金融庁は、中長期的な企業戦略・計画等について、「今後の中長期的な企業戦略・計画等に関する経営者と投資家との建設的な議論の中で交わされる情報は、一般的にはそれ自体では本ルールの対象となる情報に該当しない」と述べる一方で、「ただし、例えば、中期経営計画の内容として公表を予定している営業利益・純利益に関する具体的な計画内容などが、それ自体として投資判断に活用できるような、公表されれば有価証券の価額に重要な影響を及ぼす蓋然性のある情報である場合であって、その計画内容を中期経営計画の公表直前に伝達するような場合は、当該情報の伝達が重要情報の伝達に該当する可能性がある」という見解を示しています(FDルールガイドライン問4)。また、中期経営計画に含まれることのある経営に関する仮説や選択肢については、一般的には、確定的な情報とはいえず、重要情報とならないとの見解が示されています(2018年2月6日に金融庁が公表したFDルールガイドラインに対するパブリックコメント(以下、「パブコメ」)13に対する回答)。

かかる見解は、上場会社等による今後の中期経営計画を踏まえた投資家向けの説明等の取扱い、中期経営計画の公表の実務、情報管理に関する社内体制の見直しの必要性等に関連して、少なからず影響を与えることになるものと思われます。

FDルールの例外規定

(1) 取引関係者が守秘義務等を行う場合

上記FDルールには一定の例外が存します。まず、法令又は契約により、取引関係者が、次の①及び②の義務を負う場合には、上場会社等は、取引関係者に伝達した重要情報を公表する必要はありません(改正金融商品取引法第27条の36第1項但書)。
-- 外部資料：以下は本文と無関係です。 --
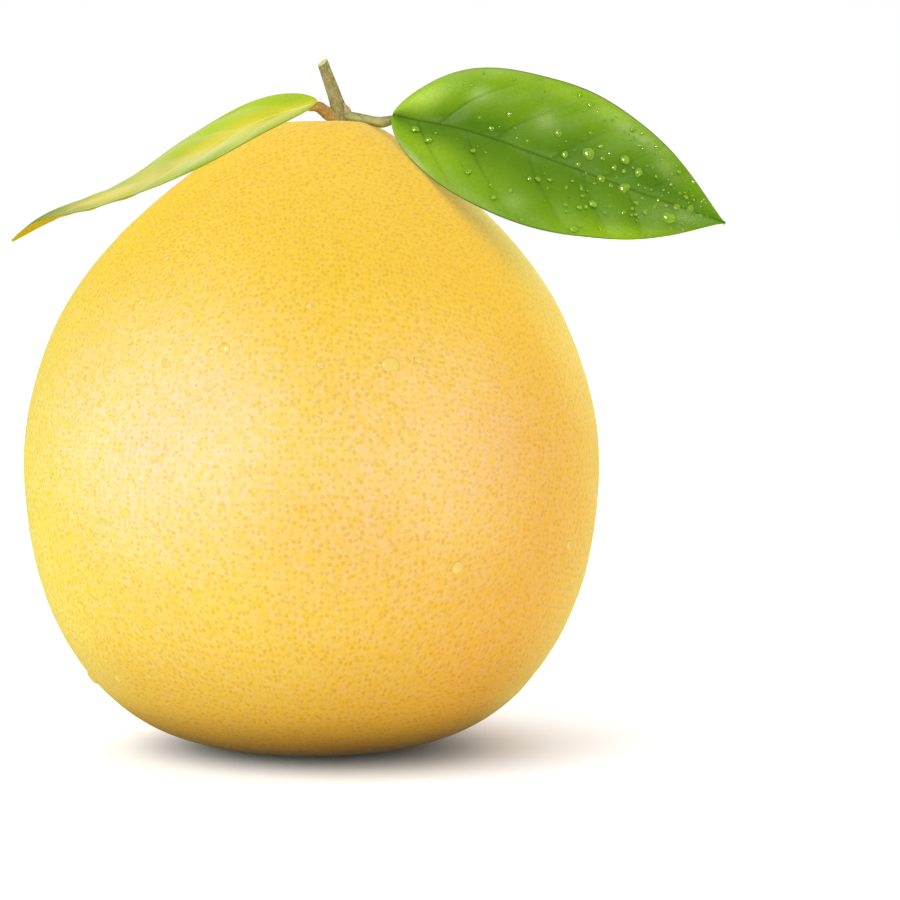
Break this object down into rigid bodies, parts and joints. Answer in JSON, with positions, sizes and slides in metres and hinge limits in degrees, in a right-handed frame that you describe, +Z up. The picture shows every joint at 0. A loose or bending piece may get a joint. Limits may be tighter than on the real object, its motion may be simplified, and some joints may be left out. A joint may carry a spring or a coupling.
{
  "type": "pomelo",
  "caption": "Whole picked pomelo with a blunt base and a tapering neck, a cut twig in its crown and leaves spread over both shoulders. It rests on a small flat spot.",
  "frame": {"origin": "middle of the small flat spot under the fruit, on the surface that it rests on", "axes": "+Z up through the fruit towards the twig, +X towards the leaf that spreads beside the right shoulder, -Y towards the side that this leaf faces"},
  "size_m": [0.1968, 0.1596, 0.192],
  "materials": {
    "citrus_peel": "satin",
    "green_twig": "matte",
    "grown_leaf": "satin",
    "sunlit_leaf": "satin"
  },
  "bodies": {
    "root": {"fruit": "citrus_peel", "stem": "green_twig", "leaf_right": "grown_leaf", "leaf_left": "sunlit_leaf"}
  },
  "joints": []
}
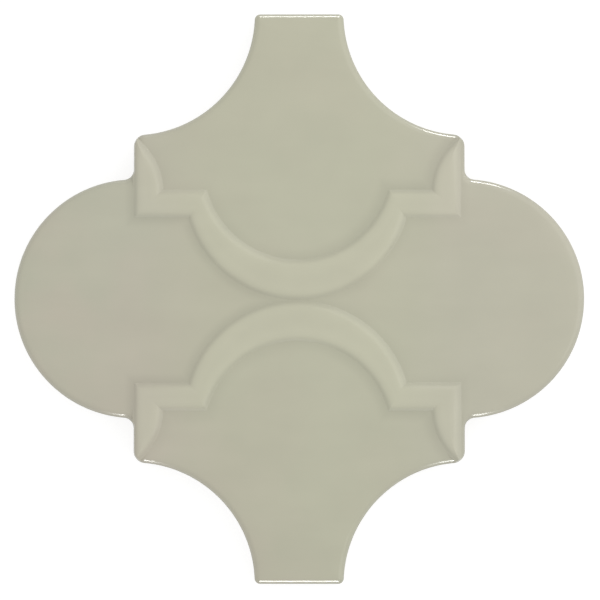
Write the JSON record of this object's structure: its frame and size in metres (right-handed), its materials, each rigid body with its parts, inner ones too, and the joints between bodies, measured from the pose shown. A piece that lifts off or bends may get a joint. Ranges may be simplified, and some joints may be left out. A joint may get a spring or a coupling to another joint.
{
  "type": "decorative wall tile",
  "caption": "Lantern-shaped decorative wall tile, about 120 mm, one fired ceramic piece with two raised strapwork bands and a pale grey-green gloss glaze.",
  "frame": {"origin": "middle of the back, on the plane where the tile rests", "axes": "+Z out of the glazed face, +Y towards the upper arm of the picture, +X towards the right lobe"},
  "size_m": [0.12, 0.12, 0.0088],
  "materials": {
    "glaze": "gloss"
  },
  "bodies": {
    "root": {"tile": "glaze"}
  },
  "joints": []
}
①伝達された重要情報が公表される前に、重要情報に関する秘密を他に漏らしてはならず(守秘義務)、かつ、

②当該上場会社等の上場有価証券等の売買等をしてはならない義務

ただし、係る例外規定にはさらにその例外があり、取引関係者が上記の守秘義務等を負う場合であっても、上場会社等は、取引関係者が、法令又は契約に違反して、当該情報が公表される前に、当該情報に関する秘密を他の取引関係者に漏らし、又は、当該上場会社等の上場有価証券等に係る売買を行ったことを知ったときは、上場会社等は速やかに、当該重要情報を公表しなければなりません(改正金融商品取引法第27条の36第3項本文)。すなわちFDルールの原則に戻ることになります。

もっとも、同条第3項但書においては、やむを得ない理由により当該重要情報を公表することができない場合には、公表を行う必要がないものとされています。この「やむを得ない理由」とは、合併・会社分割等の組織再編等の行為又は株式の募集・売出に係る重要情報で、公表することにより、その行為の遂行に重大な支障が生じるおそれがあるときが該当します(重要情報公表府令第9条)。

なお、上場会社等が取引関係者に情報を伝達する場合に、重要情報に該当するかについての対話を行い、重要事実に該当しないとの判断に基づき、又は上記の例外に基づき情報の公表を行わない場合には、上場会社等又は取引関係者において、その判断経緯等について書面化する対応も示唆されています(パブコメ11に対する回答)。

(2) 重要情報に該当することを知らなかった場合や伝達と同時に公表することが困難である場合

上記FDルールには次のような例外も存在します。すなわち、上場会社等は、以下のいずれかに該当する場合には、取引関係者に伝達した重要情報を伝達と同時に公表する必要はありません(改正金融商品取引法第27条の36第2項本文)。

上場会社等若しくは上場投資法人の資産運用会社又はこれらの役員等が、

①その業務に関して、取引関係者に重要情報の伝達を行った時において伝達した情報が重要情報に該当することを知らなかった場合、又は、

②重要情報の伝達と同時にこれを公表することが困難な場合として内閣府令で定める場合(意図せずに重要情報を伝達した場合、又は相手方が取引関係者であることを知らなかった場合(重要情報公表府令第8条))

これはFDルールにおける重要情報を伝達している旨を知らない者まで規制することを除外する趣旨と考えられます。ただし、当該上場会社等は、取引関係者に重要情報の伝達が行われたことを知った後、速やかに、当該重要情報を公表しなければならないものとされます(改正金融商品取引法第27条の36第2項第二文)。

公表方法

公表の方法は、内閣府令で定めるところにより、インターネットの利用その他の方法によるものとされます(改正金融商品取引法第27条の36第4項)。公表の方法として、EDINETやTDNetによる開示の方法(重要情報公表府令第10条第1号、第3号)の他、上場会社等がそのウェブサイトに重要情報を掲載する方法も認められます。ただし、当該ウェブサイトに掲載された重要情報が集約されている場合であって、掲載した時から少なくとも1年以上投資者が無償でかつ容易に重要情報を閲覧できることがその要件とされます(重要情報公表府令第10条第5号)。